Objective: Only a number is expected: how many lines in the data below contain the word "this".

Dataset records:
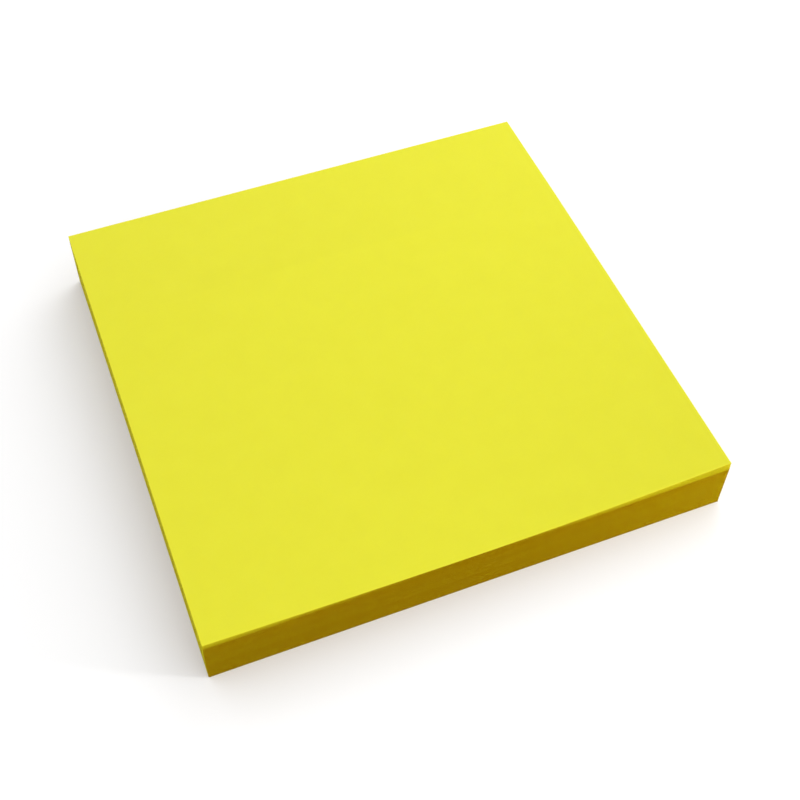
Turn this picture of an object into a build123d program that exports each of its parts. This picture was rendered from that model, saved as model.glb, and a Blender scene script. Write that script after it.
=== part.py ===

--

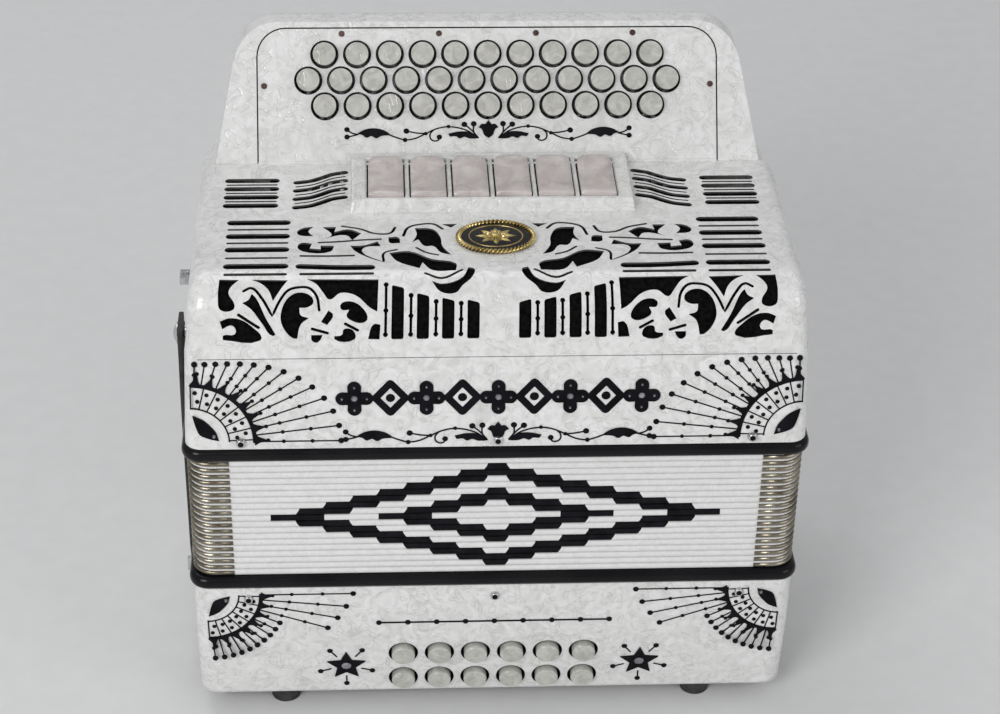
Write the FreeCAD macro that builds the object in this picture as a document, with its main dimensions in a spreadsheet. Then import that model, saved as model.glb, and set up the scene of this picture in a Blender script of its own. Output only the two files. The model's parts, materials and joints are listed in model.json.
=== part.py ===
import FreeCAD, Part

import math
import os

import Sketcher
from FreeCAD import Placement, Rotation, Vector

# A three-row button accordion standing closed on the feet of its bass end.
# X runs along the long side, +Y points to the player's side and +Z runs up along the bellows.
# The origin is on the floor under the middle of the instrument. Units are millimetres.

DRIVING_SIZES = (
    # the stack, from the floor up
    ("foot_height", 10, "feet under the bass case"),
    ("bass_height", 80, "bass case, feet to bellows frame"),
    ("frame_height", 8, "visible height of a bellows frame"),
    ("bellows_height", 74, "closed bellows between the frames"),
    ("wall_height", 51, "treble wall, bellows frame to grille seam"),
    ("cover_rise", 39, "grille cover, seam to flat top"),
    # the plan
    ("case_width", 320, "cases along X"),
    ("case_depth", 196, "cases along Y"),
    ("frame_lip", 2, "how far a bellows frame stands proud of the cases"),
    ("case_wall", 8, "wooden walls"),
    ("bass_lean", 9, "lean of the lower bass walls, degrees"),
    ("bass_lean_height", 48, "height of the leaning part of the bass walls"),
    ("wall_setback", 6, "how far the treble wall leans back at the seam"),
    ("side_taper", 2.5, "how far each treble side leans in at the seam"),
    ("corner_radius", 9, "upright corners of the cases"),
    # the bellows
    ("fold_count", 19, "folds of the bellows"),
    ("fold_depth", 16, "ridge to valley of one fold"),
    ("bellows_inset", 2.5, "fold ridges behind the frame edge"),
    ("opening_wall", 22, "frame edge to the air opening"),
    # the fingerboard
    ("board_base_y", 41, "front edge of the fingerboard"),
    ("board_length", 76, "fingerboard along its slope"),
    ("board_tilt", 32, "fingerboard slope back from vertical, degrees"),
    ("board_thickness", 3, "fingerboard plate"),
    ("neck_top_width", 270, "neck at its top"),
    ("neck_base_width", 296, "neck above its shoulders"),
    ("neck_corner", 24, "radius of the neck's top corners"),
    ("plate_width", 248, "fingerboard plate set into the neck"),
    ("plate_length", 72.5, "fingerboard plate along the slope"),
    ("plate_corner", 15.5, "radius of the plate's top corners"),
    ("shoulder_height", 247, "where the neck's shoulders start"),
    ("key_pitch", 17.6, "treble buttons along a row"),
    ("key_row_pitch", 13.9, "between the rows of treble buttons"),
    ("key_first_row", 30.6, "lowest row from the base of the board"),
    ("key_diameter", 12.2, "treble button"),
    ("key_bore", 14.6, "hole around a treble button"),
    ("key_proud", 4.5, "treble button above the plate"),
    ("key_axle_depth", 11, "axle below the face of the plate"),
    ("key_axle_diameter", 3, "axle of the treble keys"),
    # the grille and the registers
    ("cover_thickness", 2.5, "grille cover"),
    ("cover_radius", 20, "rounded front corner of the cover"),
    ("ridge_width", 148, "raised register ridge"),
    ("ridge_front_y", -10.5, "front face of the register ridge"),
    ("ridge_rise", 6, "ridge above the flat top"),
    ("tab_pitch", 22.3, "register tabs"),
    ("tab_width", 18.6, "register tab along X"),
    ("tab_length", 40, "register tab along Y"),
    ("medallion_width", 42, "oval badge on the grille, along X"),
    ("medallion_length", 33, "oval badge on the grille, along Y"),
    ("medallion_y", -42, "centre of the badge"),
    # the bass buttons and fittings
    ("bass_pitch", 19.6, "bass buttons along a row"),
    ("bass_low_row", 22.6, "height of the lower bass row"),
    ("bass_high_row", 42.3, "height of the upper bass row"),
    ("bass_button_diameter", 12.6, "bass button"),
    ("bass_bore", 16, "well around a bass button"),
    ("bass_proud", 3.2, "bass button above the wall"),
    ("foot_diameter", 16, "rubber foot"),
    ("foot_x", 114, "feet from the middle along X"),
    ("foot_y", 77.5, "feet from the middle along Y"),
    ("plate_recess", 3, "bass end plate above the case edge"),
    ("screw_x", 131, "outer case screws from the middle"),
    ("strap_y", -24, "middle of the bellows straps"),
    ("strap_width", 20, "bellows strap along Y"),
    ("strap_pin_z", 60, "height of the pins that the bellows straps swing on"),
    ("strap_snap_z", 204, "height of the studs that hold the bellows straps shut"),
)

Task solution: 2